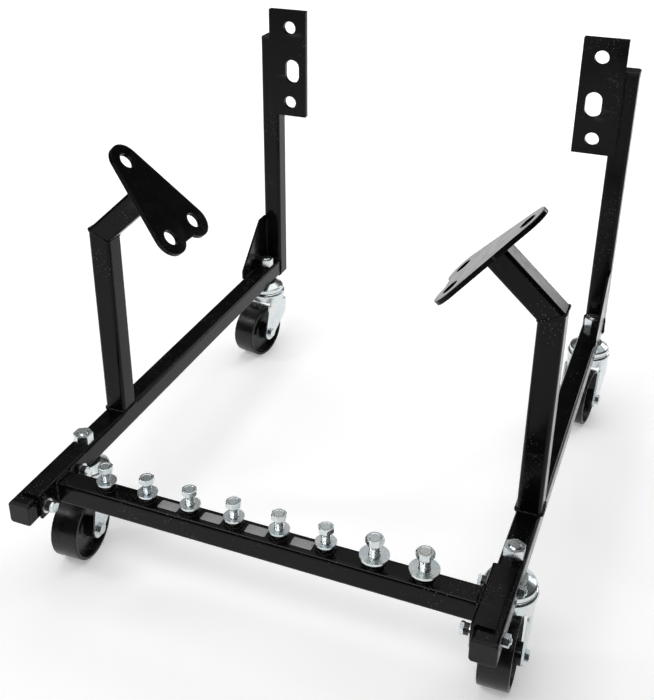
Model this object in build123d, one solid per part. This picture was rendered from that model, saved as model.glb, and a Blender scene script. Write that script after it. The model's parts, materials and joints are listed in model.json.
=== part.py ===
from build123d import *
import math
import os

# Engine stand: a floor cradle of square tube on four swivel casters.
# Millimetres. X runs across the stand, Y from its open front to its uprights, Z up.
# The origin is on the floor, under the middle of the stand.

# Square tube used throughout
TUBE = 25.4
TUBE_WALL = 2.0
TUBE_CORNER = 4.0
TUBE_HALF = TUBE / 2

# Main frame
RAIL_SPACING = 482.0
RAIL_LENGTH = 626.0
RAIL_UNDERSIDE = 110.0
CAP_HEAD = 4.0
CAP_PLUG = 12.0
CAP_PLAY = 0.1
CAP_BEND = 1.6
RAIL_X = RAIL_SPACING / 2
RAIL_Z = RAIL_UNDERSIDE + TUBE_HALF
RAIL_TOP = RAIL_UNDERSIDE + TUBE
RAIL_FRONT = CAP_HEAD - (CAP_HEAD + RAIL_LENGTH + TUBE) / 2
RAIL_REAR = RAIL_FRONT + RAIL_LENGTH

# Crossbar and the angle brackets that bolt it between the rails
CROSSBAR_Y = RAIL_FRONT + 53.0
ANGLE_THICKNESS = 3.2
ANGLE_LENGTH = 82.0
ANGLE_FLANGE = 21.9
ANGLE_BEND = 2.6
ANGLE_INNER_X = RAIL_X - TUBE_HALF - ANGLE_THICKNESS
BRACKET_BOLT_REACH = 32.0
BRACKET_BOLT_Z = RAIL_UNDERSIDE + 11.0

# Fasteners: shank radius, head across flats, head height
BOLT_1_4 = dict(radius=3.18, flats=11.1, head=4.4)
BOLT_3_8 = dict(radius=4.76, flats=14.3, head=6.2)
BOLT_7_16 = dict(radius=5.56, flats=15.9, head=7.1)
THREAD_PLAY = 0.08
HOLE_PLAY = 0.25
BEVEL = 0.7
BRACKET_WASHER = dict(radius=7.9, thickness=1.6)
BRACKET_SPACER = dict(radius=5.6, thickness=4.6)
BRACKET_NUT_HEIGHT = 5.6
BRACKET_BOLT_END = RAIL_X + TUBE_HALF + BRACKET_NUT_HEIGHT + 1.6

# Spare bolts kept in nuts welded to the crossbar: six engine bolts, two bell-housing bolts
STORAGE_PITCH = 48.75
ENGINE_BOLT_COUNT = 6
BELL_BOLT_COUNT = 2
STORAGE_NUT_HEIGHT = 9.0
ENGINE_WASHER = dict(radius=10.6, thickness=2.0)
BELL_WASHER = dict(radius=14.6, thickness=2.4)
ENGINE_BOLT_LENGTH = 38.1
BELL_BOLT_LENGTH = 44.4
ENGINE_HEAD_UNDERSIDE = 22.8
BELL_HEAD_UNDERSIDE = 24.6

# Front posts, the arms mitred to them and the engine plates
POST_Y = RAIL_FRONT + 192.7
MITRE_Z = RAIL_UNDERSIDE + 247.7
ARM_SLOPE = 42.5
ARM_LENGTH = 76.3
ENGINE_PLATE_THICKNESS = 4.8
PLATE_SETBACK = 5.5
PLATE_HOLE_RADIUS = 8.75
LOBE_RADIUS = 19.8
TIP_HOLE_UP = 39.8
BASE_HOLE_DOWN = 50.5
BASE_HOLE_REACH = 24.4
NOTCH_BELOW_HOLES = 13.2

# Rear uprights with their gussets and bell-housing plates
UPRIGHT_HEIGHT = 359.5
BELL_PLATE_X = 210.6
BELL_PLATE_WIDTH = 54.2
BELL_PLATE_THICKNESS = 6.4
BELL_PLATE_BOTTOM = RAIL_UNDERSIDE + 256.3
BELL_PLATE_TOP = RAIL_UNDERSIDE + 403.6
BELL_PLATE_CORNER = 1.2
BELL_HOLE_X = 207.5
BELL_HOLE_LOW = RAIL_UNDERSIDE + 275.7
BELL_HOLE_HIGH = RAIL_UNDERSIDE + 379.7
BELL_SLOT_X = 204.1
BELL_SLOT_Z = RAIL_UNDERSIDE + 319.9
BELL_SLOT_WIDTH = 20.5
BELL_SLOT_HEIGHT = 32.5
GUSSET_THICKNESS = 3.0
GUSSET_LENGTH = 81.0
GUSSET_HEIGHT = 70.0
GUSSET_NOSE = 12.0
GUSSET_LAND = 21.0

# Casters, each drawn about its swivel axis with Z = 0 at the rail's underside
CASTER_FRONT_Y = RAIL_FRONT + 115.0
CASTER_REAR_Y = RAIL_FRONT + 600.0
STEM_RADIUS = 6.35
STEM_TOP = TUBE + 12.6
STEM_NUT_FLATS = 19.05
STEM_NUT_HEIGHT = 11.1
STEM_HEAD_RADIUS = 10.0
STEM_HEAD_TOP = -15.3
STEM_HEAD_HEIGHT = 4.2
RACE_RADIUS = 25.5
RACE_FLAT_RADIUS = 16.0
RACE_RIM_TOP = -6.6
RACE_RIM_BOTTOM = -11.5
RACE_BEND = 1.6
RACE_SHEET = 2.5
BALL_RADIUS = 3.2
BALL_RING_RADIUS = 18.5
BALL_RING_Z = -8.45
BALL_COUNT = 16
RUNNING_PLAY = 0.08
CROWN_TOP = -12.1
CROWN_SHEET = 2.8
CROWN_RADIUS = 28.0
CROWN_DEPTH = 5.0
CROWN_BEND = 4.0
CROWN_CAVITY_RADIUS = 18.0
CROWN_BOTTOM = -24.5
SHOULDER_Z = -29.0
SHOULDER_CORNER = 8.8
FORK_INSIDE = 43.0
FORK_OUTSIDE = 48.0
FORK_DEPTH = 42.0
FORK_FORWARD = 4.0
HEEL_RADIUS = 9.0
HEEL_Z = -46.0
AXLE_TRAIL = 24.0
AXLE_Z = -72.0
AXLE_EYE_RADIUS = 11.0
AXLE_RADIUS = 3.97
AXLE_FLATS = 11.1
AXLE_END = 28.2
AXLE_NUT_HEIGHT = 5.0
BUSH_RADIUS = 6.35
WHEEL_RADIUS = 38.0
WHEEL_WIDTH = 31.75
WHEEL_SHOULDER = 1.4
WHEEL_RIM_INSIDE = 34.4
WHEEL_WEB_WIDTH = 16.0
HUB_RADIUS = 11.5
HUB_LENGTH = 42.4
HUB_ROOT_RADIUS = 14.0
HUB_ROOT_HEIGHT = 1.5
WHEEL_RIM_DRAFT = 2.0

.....

Only a number is wanted: how many lines above include "that"?

__The result__
2